### Exercise
Repeat each line of the material exactly.
-- start of Material --
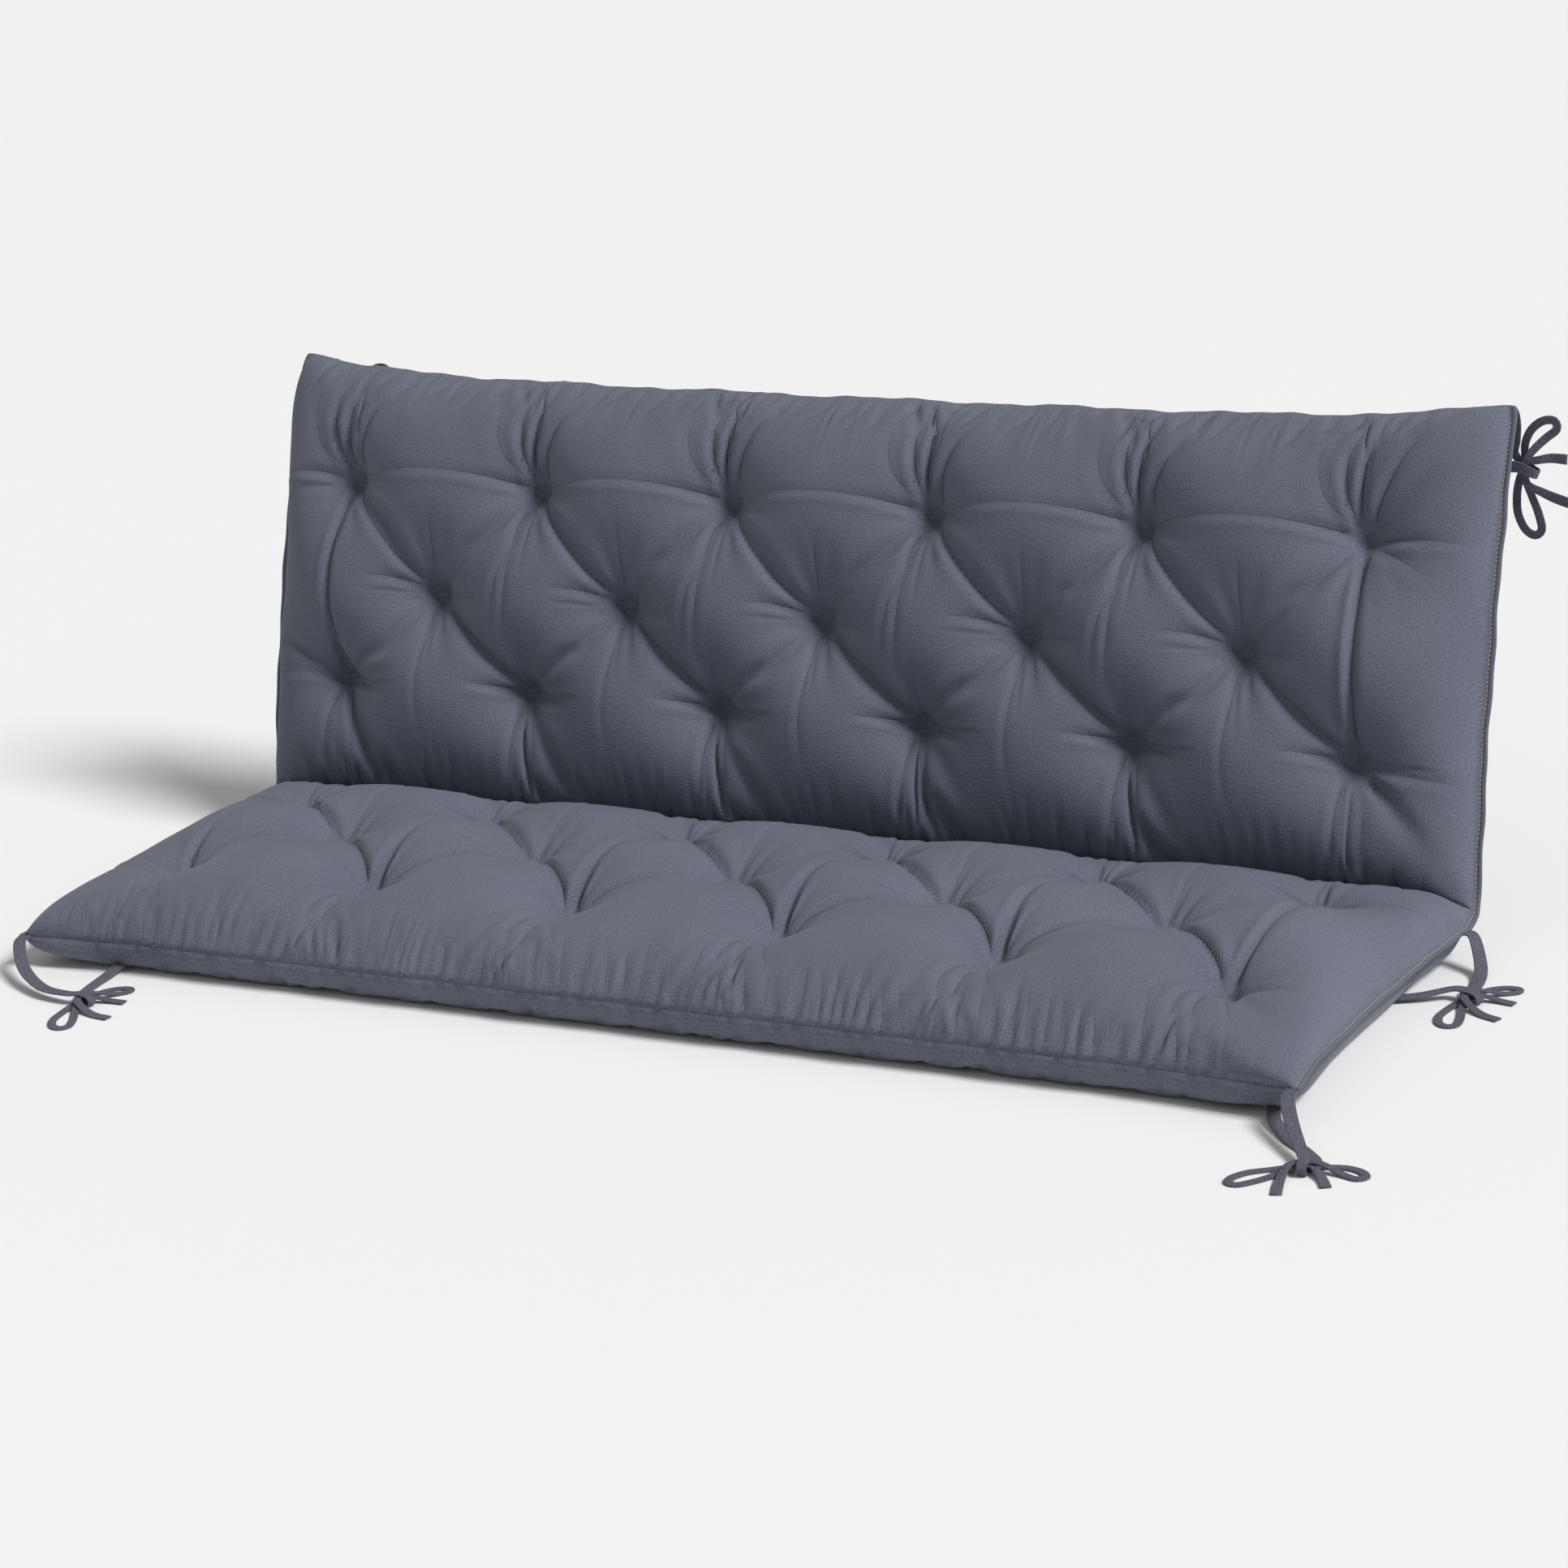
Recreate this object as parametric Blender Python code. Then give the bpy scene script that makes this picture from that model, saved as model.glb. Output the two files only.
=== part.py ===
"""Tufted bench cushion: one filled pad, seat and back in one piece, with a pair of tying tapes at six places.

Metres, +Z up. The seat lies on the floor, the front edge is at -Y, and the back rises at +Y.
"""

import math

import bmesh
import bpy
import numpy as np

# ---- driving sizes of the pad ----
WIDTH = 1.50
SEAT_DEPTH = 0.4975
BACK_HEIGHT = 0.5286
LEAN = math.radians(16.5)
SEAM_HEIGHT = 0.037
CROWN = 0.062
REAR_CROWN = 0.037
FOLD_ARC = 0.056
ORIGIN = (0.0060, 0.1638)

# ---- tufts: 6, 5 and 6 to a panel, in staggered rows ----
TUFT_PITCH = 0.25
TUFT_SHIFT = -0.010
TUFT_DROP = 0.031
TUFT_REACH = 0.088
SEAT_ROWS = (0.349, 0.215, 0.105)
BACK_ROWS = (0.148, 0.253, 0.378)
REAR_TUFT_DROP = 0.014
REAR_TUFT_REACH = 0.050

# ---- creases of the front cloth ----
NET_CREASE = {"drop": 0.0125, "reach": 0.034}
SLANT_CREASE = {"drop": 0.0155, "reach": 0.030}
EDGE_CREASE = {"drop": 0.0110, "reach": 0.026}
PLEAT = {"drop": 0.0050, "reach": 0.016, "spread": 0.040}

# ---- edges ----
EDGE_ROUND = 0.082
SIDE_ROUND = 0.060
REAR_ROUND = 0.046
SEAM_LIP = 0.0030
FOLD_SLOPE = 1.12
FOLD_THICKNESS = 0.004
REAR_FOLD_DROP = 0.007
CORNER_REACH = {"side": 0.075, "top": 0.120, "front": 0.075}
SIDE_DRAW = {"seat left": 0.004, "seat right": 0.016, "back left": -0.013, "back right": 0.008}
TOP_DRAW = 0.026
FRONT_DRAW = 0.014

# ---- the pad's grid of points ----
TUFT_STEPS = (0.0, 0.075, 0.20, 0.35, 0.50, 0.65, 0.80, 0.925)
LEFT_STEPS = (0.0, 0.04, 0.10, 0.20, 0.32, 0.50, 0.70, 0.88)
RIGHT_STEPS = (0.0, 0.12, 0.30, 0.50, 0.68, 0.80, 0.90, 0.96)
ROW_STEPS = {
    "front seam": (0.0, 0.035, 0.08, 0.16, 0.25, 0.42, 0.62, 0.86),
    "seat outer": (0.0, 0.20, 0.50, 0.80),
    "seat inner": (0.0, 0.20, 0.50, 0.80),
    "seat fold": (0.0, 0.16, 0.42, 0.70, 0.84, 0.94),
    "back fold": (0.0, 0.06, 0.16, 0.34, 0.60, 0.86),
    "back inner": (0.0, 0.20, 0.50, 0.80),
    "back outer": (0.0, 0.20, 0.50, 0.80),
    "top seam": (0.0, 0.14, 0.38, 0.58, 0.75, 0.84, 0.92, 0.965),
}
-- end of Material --
### Solution to this exercise
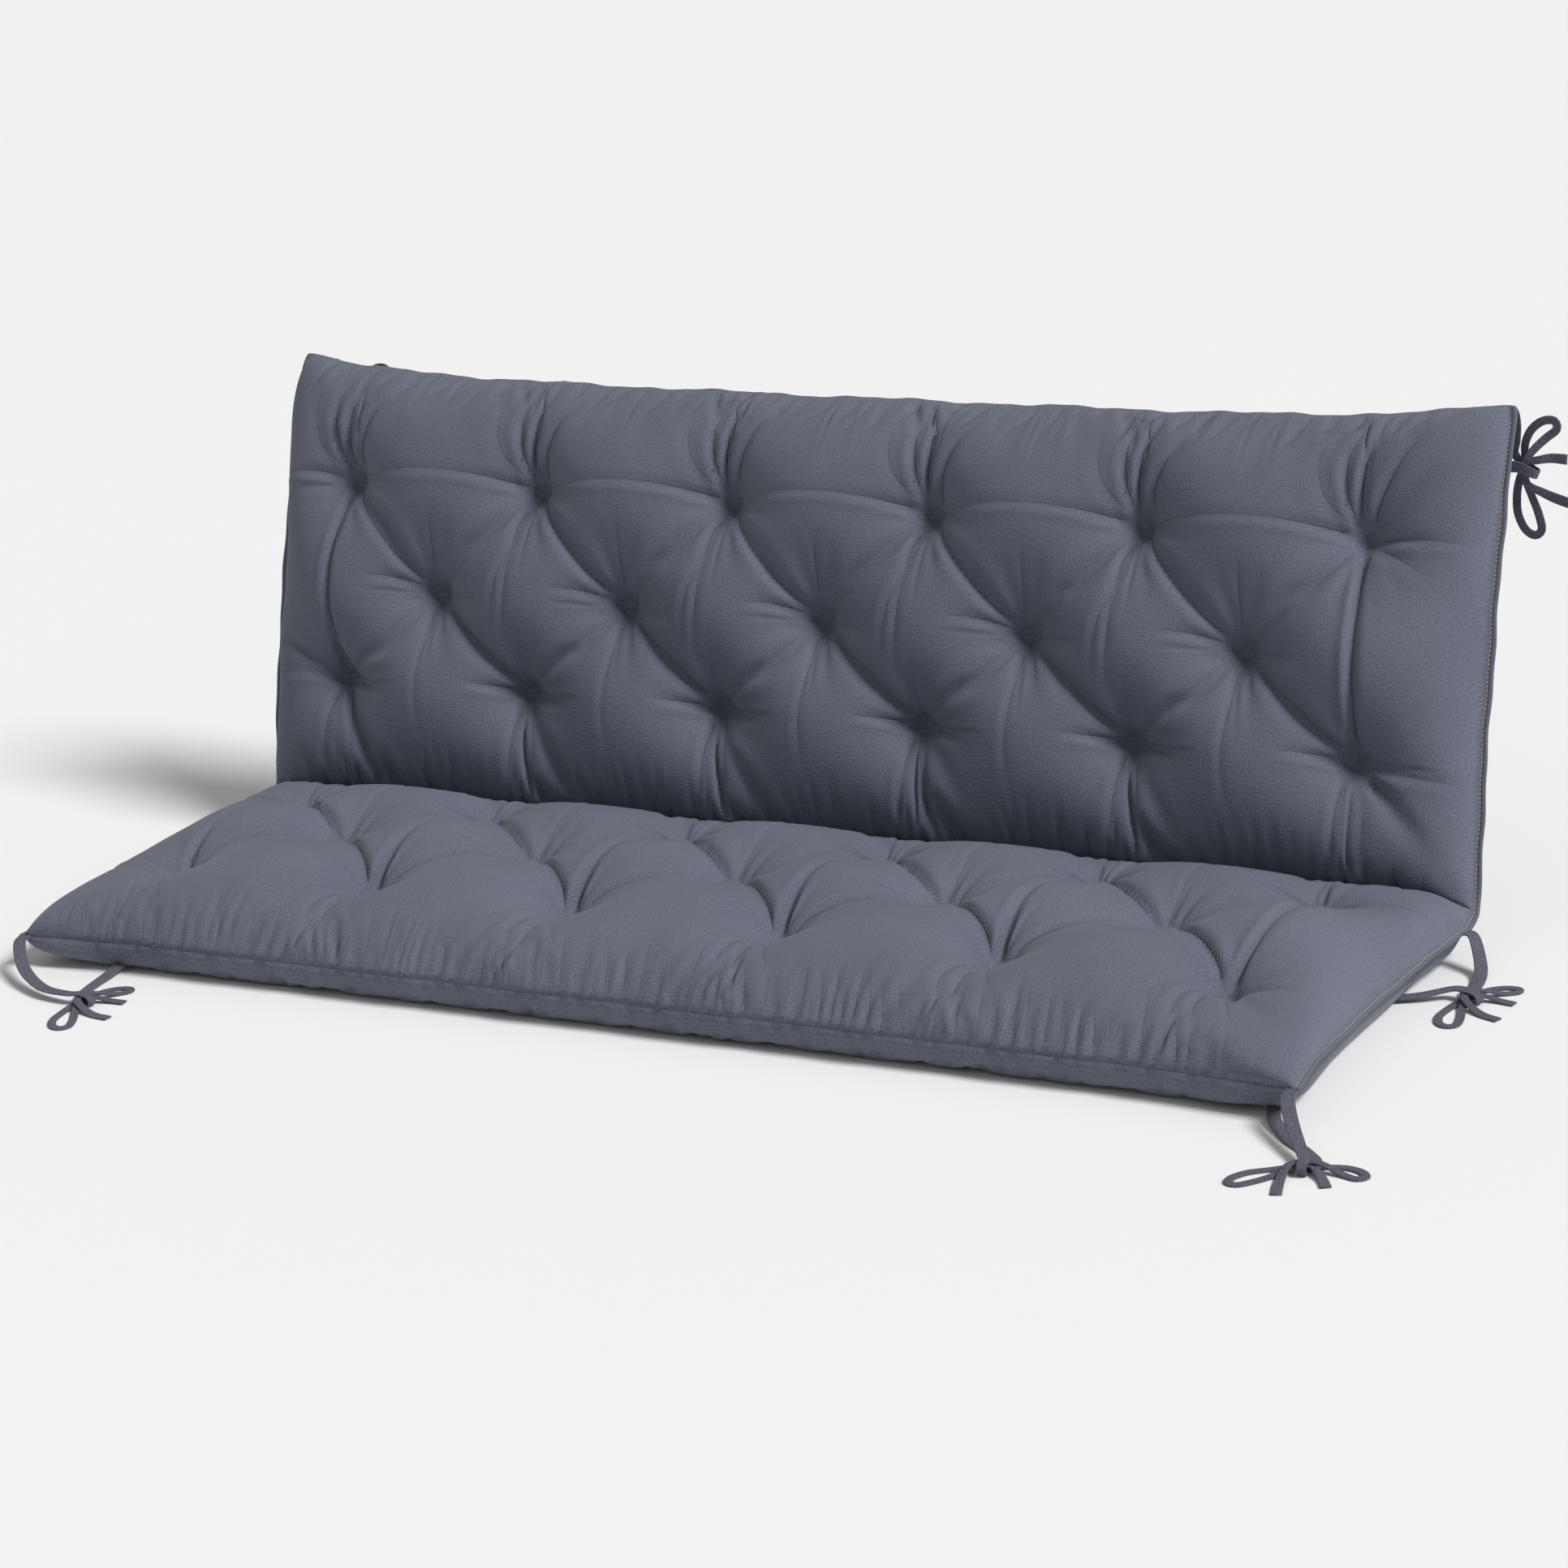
Recreate this object as parametric Blender Python code. Then give the bpy scene script that makes this picture from that model, saved as model.glb. Output the two files only.
=== part.py ===
"""Tufted bench cushion: one filled pad, seat and back in one piece, with a pair of tying tapes at six places.

Metres, +Z up. The seat lies on the floor, the front edge is at -Y, and the back rises at +Y.
"""

import math

import bmesh
import bpy
import numpy as np

# ---- driving sizes of the pad ----
WIDTH = 1.50
SEAT_DEPTH = 0.4975
BACK_HEIGHT = 0.5286
LEAN = math.radians(16.5)
SEAM_HEIGHT = 0.037
CROWN = 0.062
REAR_CROWN = 0.037
FOLD_ARC = 0.056
ORIGIN = (0.0060, 0.1638)

# ---- tufts: 6, 5 and 6 to a panel, in staggered rows ----
TUFT_PITCH = 0.25
TUFT_SHIFT = -0.010
TUFT_DROP = 0.031
TUFT_REACH = 0.088
SEAT_ROWS = (0.349, 0.215, 0.105)
BACK_ROWS = (0.148, 0.253, 0.378)
REAR_TUFT_DROP = 0.014
REAR_TUFT_REACH = 0.050

# ---- creases of the front cloth ----
NET_CREASE = {"drop": 0.0125, "reach": 0.034}
SLANT_CREASE = {"drop": 0.0155, "reach": 0.030}
EDGE_CREASE = {"drop": 0.0110, "reach": 0.026}
PLEAT = {"drop": 0.0050, "reach": 0.016, "spread": 0.040}

# ---- edges ----
EDGE_ROUND = 0.082
SIDE_ROUND = 0.060
REAR_ROUND = 0.046
SEAM_LIP = 0.0030
FOLD_SLOPE = 1.12
FOLD_THICKNESS = 0.004
REAR_FOLD_DROP = 0.007
CORNER_REACH = {"side": 0.075, "top": 0.120, "front": 0.075}
SIDE_DRAW = {"seat left": 0.004, "seat right": 0.016, "back left": -0.013, "back right": 0.008}
TOP_DRAW = 0.026
FRONT_DRAW = 0.014

# ---- the pad's grid of points ----
TUFT_STEPS = (0.0, 0.075, 0.20, 0.35, 0.50, 0.65, 0.80, 0.925)
LEFT_STEPS = (0.0, 0.04, 0.10, 0.20, 0.32, 0.50, 0.70, 0.88)
RIGHT_STEPS = (0.0, 0.12, 0.30, 0.50, 0.68, 0.80, 0.90, 0.96)
ROW_STEPS = {
    "front seam": (0.0, 0.035, 0.08, 0.16, 0.25, 0.42, 0.62, 0.86),
    "seat outer": (0.0, 0.20, 0.50, 0.80),
    "seat inner": (0.0, 0.20, 0.50, 0.80),
    "seat fold": (0.0, 0.16, 0.42, 0.70, 0.84, 0.94),
    "back fold": (0.0, 0.06, 0.16, 0.34, 0.60, 0.86),
    "back inner": (0.0, 0.20, 0.50, 0.80),
    "back outer": (0.0, 0.20, 0.50, 0.80),
    "top seam": (0.0, 0.14, 0.38, 0.58, 0.75, 0.84, 0.92, 0.965),
}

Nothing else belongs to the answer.